Le château du Cluzeau était celui d’une seigneurie portant le même nom dont le seigneur avait le droit de basse justice, dont l’influence s’étendait sur les hameaux voisins. Ainsi une enquête suite à une noyade dans un puits au hameau Chez-Tartault a été diligentée en 1681 par Maurice DESCHAMPS le juge du Cluzeau.
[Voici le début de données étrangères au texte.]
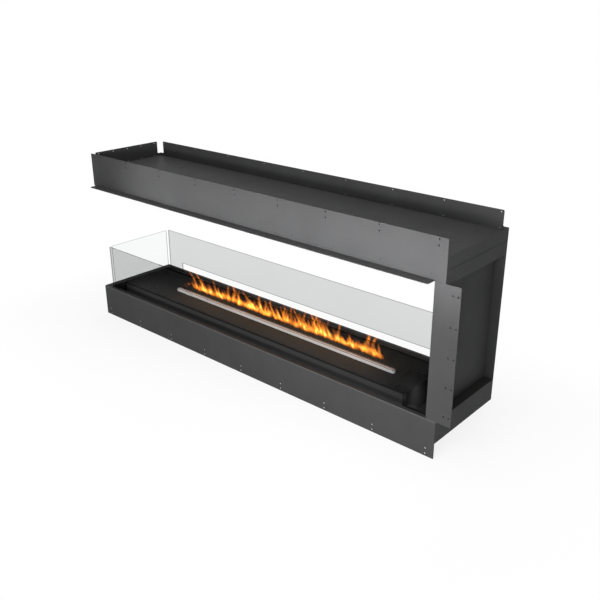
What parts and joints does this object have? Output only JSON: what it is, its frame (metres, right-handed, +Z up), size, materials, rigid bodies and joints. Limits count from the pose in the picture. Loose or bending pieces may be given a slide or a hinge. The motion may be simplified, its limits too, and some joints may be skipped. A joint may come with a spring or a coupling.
{
  "type": "built-in fireplace",
  "caption": "Long three-sided fireplace insert with a linear liquid-fuel burner, low glass panes, hooded top, closed right end and drilled wall flanges.",
  "frame": {"origin": "centre of the base tray's underside, on the plane that the plinth meets", "axes": "+X along the length towards the closed end, +Y from the front face with its lip to the rear face, +Z up"},
  "size_m": [1.545, 0.35, 0.632],
  "materials": {
    "grey_paint": "fine-textured dark grey powder coat, satin",
    "black_steel": "heat-proof black coat, satin",
    "stainless": "brushed stainless steel",
    "copper": "copper-coloured metal, brushed",
    "zinc_steel": "zinc-plated steel, dull",
    "clear_glass": "clear tempered glass with ground edges",
    "mineral_board": "pressed mineral board and ceramic, matt",
    "black_plastic": "moulded black plastic, matt",
    "rubber": "black silicone rubber",
    "circuit_board": "green laminate with moulded components",
    "amber_lens": "tinted lens"
  },
  "bodies": {
    "casing": {"front_fascia": "grey_paint", "rear_hood_panel": "grey_paint", "left_hood_panel": "grey_paint", "right_hood_panel": "grey_paint", "top_plate": "grey_paint", "end_wall": "grey_paint", "base_tray": "grey_paint", "lower_front_panel": "grey_paint", "ceiling_plate": "black_steel", "burner_housing": "black_steel", "burner_top_plate": "black_steel", "service_bay_plate": "black_steel", "lid_hinge_leaf": "black_steel", "front_glass_rail": "stainless", "rear_glass_rail": "stainless", "left_glass_rail": "stainless", "slot_frame": "stainless", "fuel_trough": "stainless", "fuel_tank": "stainless", "filler_neck": "stainless", "lid_hinge_pin": "stainless", "burner_bar": "copper", "pump_inlet_pipe": "copper", "fuel_feed_pipe": "copper", "hood_brace_1": "zinc_steel", "hood_brace_2": "zinc_steel", "hood_brace_3": "zinc_steel", "trough_support_1": "zinc_steel", "trough_support_2": "zinc_steel", "trough_support_3": "zinc_steel", "fuel_pump": "zinc_steel", "control_panel": "zinc_steel", "cable_duct": "zinc_steel", "insulation_board": "mineral_board", "igniter": "mineral_board", "level_sensor": "black_plastic", "fan_frame": "black_plastic", "board_standoff_1": "black_plastic", "board_standoff_2": "black_plastic", "board_standoff_3": "black_plastic", "board_standoff_4": "black_plastic", "flame_sensor": "black_plastic", "mains_inlet": "black_plastic", "burner_foot_1": "rubber", "burner_foot_2": "rubber", "burner_foot_3": "rubber", "burner_foot_4": "rubber", "cable_grommet": "rubber", "control_board": "circuit_board", "level_lamp": "amber_lens"},
    "front_pane": {"front_glass": "clear_glass"},
    "rear_pane": {"rear_glass": "clear_glass"},
    "left_pane": {"left_glass": "clear_glass"},
    "lid": {"service_lid": "black_steel"},
    "cap": {"filler_cap": "black_plastic"},
    "button": {"power_button": "black_plastic"},
    "rotor": {"fan_rotor": "black_plastic"},
    "float": {"level_float": "black_plastic"}
  },
  "joints": [
    {"name": "front_glass_lift", "type": "slide", "parent": "casing", "child": "front_pane", "axis": [0, 0, 1], "range_m": [0, 0.23]},
    {"name": "rear_glass_lift", "type": "slide", "parent": "casing", "child": "rear_pane", "axis": [0, 0, 1], "range_m": [0, 0.23]},
    {"name": "left_glass_lift", "type": "slide", "parent": "casing", "child": "left_pane", "axis": [0, 0, 1], "range_m": [0, 0.23]},
    {"name": "service_lid_hinge", "type": "hinge", "parent": "casing", "child": "lid", "pos_m": [0.5755, 0.03166, 0.0815], "axis": [-1, 0, 0], "range_deg": [0, 100]},
    {"name": "filler_cap_turn", "type": "hinge", "parent": "casing", "child": "cap", "pos_m": [0.5755, -0.00884, 0.064], "axis": [0, 0, 1], "range_deg": [0, 90]},
    {"name": "power_button_press", "type": "slide", "parent": "casing", "child": "button", "axis": [0, 0, -1], "range_m": [0, 0.0025], "stiffness_N_per_m": 300, "springref_m": -0.001},
    {"name": "fan_spin", "type": "hinge", "parent": "casing", "child": "rotor", "pos_m": [-0.63, 0.0815, 0.0398], "axis": [0, 1, 0], "continuous": true},
    {"name": "level_float_rise", "type": "slide", "parent": "casing", "child": "float", "axis": [0, 0, 1], "range_m": [0, 0.035]}
  ]
}
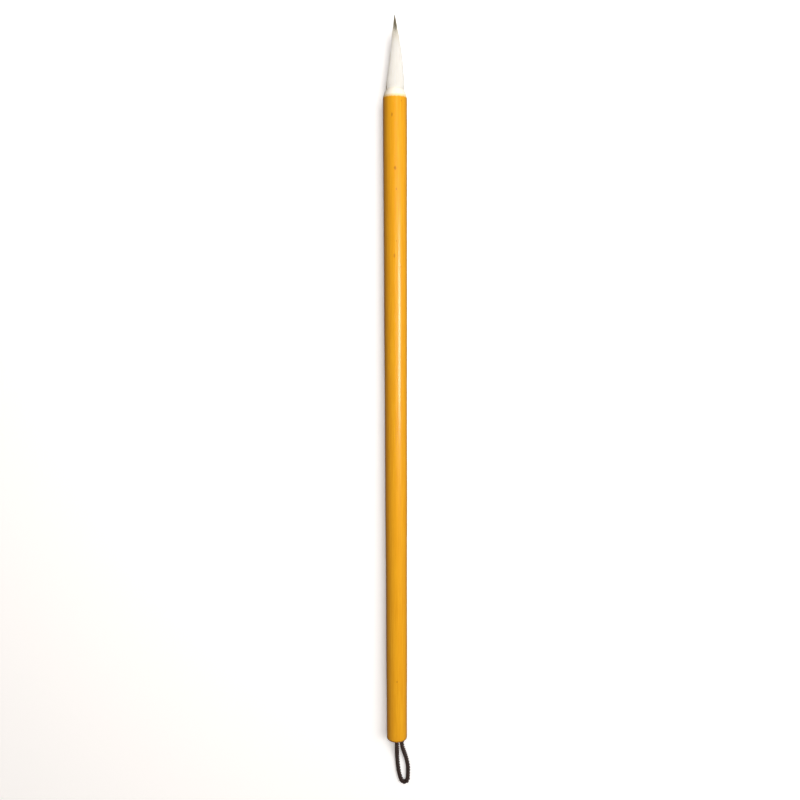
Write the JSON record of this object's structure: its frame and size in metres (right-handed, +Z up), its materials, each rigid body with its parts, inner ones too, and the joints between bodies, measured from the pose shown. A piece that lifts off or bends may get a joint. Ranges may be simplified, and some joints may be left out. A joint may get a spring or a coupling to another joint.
{
  "type": "calligraphy brush",
  "caption": "Slim calligraphy brush: a glazed bamboo handle, a pointed white hair tuft with a dark core tip, and a twisted cord loop at the tail.",
  "frame": {"origin": "on the surface that the head of the handle touches when the brush is laid down, under the middle of its length from the tail end of the handle to the tip of the hair; the handle's axis is 3.35 mm above it", "axes": "+Y along the handle towards the tip of the hair, +Z up from the table, +X to the right when seen from above with the tip ahead"},
  "size_m": [0.007, 0.2162, 0.0067],
  "materials": {
    "glazed_bamboo": "glossy orange-yellow glaze over bamboo, bare and pale at the head's shoulder and at the cut tail end",
    "cover_white": "fine white goat hair, soft sheen along the hairs",
    "lining_cream": "cream goat hair, shorter than the cover",
    "core_dark": "dark olive-brown stiff hair, darkest at the point",
    "bound_hair": "hair root, packed hard and dull",
    "binding_thread": "undyed cotton thread, matte",
    "rosin": "brown set rosin, semi-gloss",
    "clear_glue": "amber set glue, semi-gloss",
    "dark_cord": "brown-black twisted cotton cord, matte",
    "raw_cane": "split cane, unglazed and matte"
  },
  "bodies": {
    "handle": {"bamboo_handle": "glazed_bamboo", "root_bundle": "bound_hair", "root_thread": "binding_thread", "root_seal": "rosin", "socket_glue": "clear_glue", "loop_tails": "dark_cord", "loop_knot": "dark_cord", "tail_peg": "raw_cane", "tail_glue": "clear_glue"},
    "tuft": {"core_hair": "core_dark", "lining_hair": "lining_cream", "cover_hair": "cover_white"},
    "loop": {"hanging_loop": "dark_cord"}
  },
  "joints": [
    {"name": "tuft_bend", "type": "hinge", "parent": "handle", "child": "tuft", "pos_m": [0, 0.0801, 0.00335], "axis": [0, 0, 1], "range_deg": [-40, 40], "stiffness_Nm_per_rad": 0.004},
    {"name": "loop_lift", "type": "hinge", "parent": "handle", "child": "loop", "pos_m": [0, -0.10155, 0.00335], "axis": [-1, 0, 0], "range_deg": [0, 80]}
  ]
}
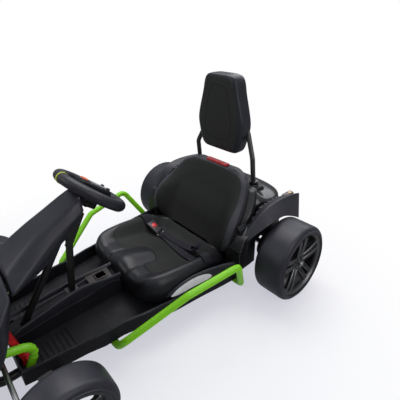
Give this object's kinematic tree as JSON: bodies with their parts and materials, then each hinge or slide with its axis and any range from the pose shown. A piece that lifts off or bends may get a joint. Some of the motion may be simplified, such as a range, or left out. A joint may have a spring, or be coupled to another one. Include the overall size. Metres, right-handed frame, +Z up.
{
  "type": "electric drift kart",
  "caption": "Children's electric drift kart with a low moulded floor pan, bucket seat and headrest, green side bars, tilted steering wheel, steered front wheels and wide smooth rear wheels.",
  "frame": {"origin": "on the floor below the middle of the kart's length and width", "axes": "-Y forward, +X the driver's left, +Z up"},
  "size_m": [0.8, 1.1898, 0.73],
  "materials": {
    "black_steel": "satin powder coat",
    "green_steel": "gloss powder coat",
    "bare_steel": "zinc plated",
    "body_plastic": "satin moulded, fine grain",
    "pan_plastic": "matt moulded, fine grain",
    "hood_plastic": "gloss",
    "seat_plastic": "satin moulded with matt olive-black inlays",
    "headrest_skin": "matt skin, fine grain",
    "webbing": "woven webbing",
    "buckle_plastic": "satin",
    "red_plastic": "gloss",
    "orange_plastic": "gloss",
    "pale_lens": "gloss, bare",
    "lamp_lens": "clear",
    "tail_lens": "gloss",
    "tyre": "satin blow-moulded tread",
    "rim": "satin with bright edges",
    "battery_case": "matt"
  },
  "bodies": {
    "root": {"chassis_frame": "black_steel", "floor_pan": "pan_plastic", "centre_spine": "pan_plastic", "charge_socket": "buckle_plastic", "column_support": "black_steel", "column_cover": "body_plastic", "nose_cone": "body_plastic", "toe_bar": "green_steel", "headlamps": "lamp_lens", "accelerator_pedal": "pan_plastic", "brake_pedal": "red_plastic", "seat_rails": "black_steel", "seat_base": "seat_plastic", "seat_back": "seat_plastic", "seat_belt": "webbing", "belt_buckle": "buckle_plastic", "side_bar_left": "green_steel", "side_bar_right": "green_steel", "side_panels": "body_plastic", "lens_plates": "pale_lens", "battery": "battery_case", "rear_body": "pan_plastic", "rear_hood": "hood_plastic", "hood_tab": "red_plastic", "rear_fender_left": "body_plastic", "rear_fender_right": "body_plastic", "tail_lamps": "tail_lens", "rear_bumper": "black_steel", "rear_axle": "bare_steel", "gearboxes": "pan_plastic", "headrest_posts": "black_steel", "headrest_pad": "headrest_skin"},
    "steering_column": {"steering_shaft_upper": "black_steel", "steering_wheel": "body_plastic", "steering_hub": "body_plastic", "wheel_buttons": "orange_plastic"},
    "lower_shaft": {"steering_shaft_lower": "black_steel"},
    "knuckle_left": {"knuckle_left": "bare_steel"},
    "knuckle_right": {"knuckle_right": "bare_steel"},
    "tie_rod": {"tie_rod": "bare_steel"},
    "front_wheel_left": {"front_tyre_left": "tyre", "front_rim_left": "rim"},
    "front_wheel_right": {"front_tyre_right": "tyre", "front_rim_right": "rim"},
    "rear_wheel_left": {"rear_tyre_left": "tyre", "rear_rim_left": "rim"},
    "rear_wheel_right": {"rear_tyre_right": "tyre", "rear_rim_right": "rim"}
  },
  "joints": [
    {"name": "steer", "type": "hinge", "parent": "root", "child": "steering_column", "pos_m": [0, -0.141, 0.454], "axis": [0, 0.7193, 0.6947], "range_deg": [-25, 25]},
    {"name": "lower_steer", "type": "hinge", "parent": "root", "child": "lower_shaft", "pos_m": [0, -0.20718, 0.39009], "axis": [0, 0.5192, 0.8547], "range_deg": [-25, 25]},
    {"name": "kingpin_left", "type": "hinge", "parent": "root", "child": "knuckle_left", "pos_m": [0.25, -0.39, 0.115], "axis": [0, 0, 1], "range_deg": [-25, 25]},
    {"name": "kingpin_right", "type": "hinge", "parent": "root", "child": "knuckle_right", "pos_m": [-0.25, -0.39, 0.115], "axis": [0, 0, 1], "range_deg": [-25, 25]},
    {"name": "tie_rod_pin", "type": "hinge", "parent": "knuckle_left", "child": "tie_rod", "pos_m": [0.25, -0.455, 0.107], "axis": [0, 0, 1], "range_deg": [-25, 25]},
    {"name": "front_roll_left", "type": "hinge", "parent": "knuckle_left", "child": "front_wheel_left", "pos_m": [0.3225, -0.39, 0.115], "axis": [1, 0, 0], "continuous": true},
    {"name": "front_roll_right", "type": "hinge", "parent": "knuckle_right", "child": "front_wheel_right", "pos_m": [-0.3225, -0.39, 0.115], "axis": [1, 0, 0], "continuous": true},
    {"name": "rear_roll_left", "type": "hinge", "parent": "root", "child": "rear_wheel_left", "pos_m": [0.344, 0.4, 0.135], "axis": [1, 0, 0], "continuous": true},
    {"name": "rear_roll_right", "type": "hinge", "parent": "root", "child": "rear_wheel_right", "pos_m": [-0.344, 0.4, 0.135], "axis": [1, 0, 0], "continuous": true}
  ],
  "couplings": [
    {"joint": "lower_steer", "follows": "steer", "ratio": 1},
    {"joint": "kingpin_left", "follows": "steer", "ratio": 1},
    {"joint": "kingpin_right", "follows": "steer", "ratio": 1},
    {"joint": "tie_rod_pin", "follows": "steer", "ratio": -1}
  ]
}
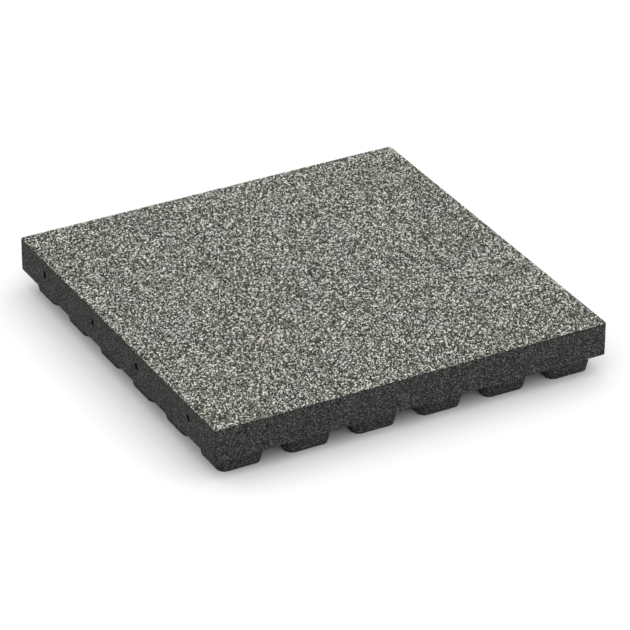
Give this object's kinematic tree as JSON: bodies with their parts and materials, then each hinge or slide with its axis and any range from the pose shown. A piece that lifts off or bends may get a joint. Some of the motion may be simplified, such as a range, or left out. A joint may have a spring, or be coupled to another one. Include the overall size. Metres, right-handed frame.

Au dos de la carte se trouve un texte, ne manquant ni de saveur ni de charme, envoyé par une écolière probablement du CE1 ou du CE2 à son institutrice : « cher demoiselle vous mesquseré si jé été si long a vous ècrire Jé fét bon voyage maman et tante été a la gare petite Lulu été bien contante de me voir en partant jé oublié de vous dire meci je vous re bocau * je voi plus gran chose a vous dire pour l’instant je finie ma carte en vous ambrassant tandrement insi que monsieur et madame POIRAULT votre élève Andrée REFEUILLE tout la famille vous anvoi leur meilleur amitier madame LACROIX vous anvoi un grand bonjour insi que monsieur ». L’enfant fait montre d’une bonne maitrise de la langue française, même si elle a pu faire une ou deux fautes d’orthographe, elle a dû être la fierté de l’enseignante, elle est le symbole de la réussite de l’école de Jules FERRY. On aurait aimé en savoir plus sur la « petite Lulu ». Sa mère ne sait pas écrire.
En cherchant dans les registres d’état civil de Lathus on trouve l’acte de naissance de cette petite Andrée REFEUILLE le 29-06-1909, elle est fille de Jules Adolphe REFEUILLE et de Rose BRIOT ses père et mère. Dans son acte de naissance en marge on trouve deux annotations. La première dit qu’elle est déclarée pupille de la nation par le tribunal civil de la Vienne le 30-11-1928, son père a du faire la guerre de 14-18 et en revenir grand invalide. La seconde indique que Andrée s’est mariée à Lathus le 21-07-1929 avec Lucien René DUPAIN. Ces renseignements permettent de préciser la date de rédaction de la carte postale, entre 1916 et 1917, la rédactrice devait avoir 6 à 7 ans.
Pour la « petite Lulu », son identification pose plus de problème, la lecture des registres d’état civil, des actes de naissance à Lathus ne donne rien de précis, aucune indication exploitable, pas de Lucie REFEUILLE ni de Lucie BRIOT dans les tables décennales. Heureusement on trouve sur certains sites de généalogie une certaine Lucienne REFEUILLE épouse RENE née en 1914. Il se trouve qu’Andrée a une sœur Renée Ernestine REFEUILLE née le 17-01-1914 à Lathus, les annotations en marge de son acte de naissance permettent de dire qu’elle est décédée à Ste-Maure le 02-05-1949 et qu’elle s’est mariée à Lathus avec Henri RENE le 19-07-1932. C’est elle la « petite Lulu », c’est elle qui se fait appelée Lucienne REFEUILLE pour induire en erreur les généalogistes opiniâtres du 3ème millénaire que nous sommes. Elle aussi est une pupille de la nation comme sa sœur. Comme souvent au début de 20ème siècle dans les familles on utilisait un prénom d’usage différent du prénom inscrit dans l’état civil, ce qui complique grandement l’identification quand on ne connait la personne que par son prénom usuel, ceux qui se sont lancés dans les « morts pour la France » en savent quelque chose, les inscriptions sur les monuments aux morts étant souvent faites avec ce prénom d’usage.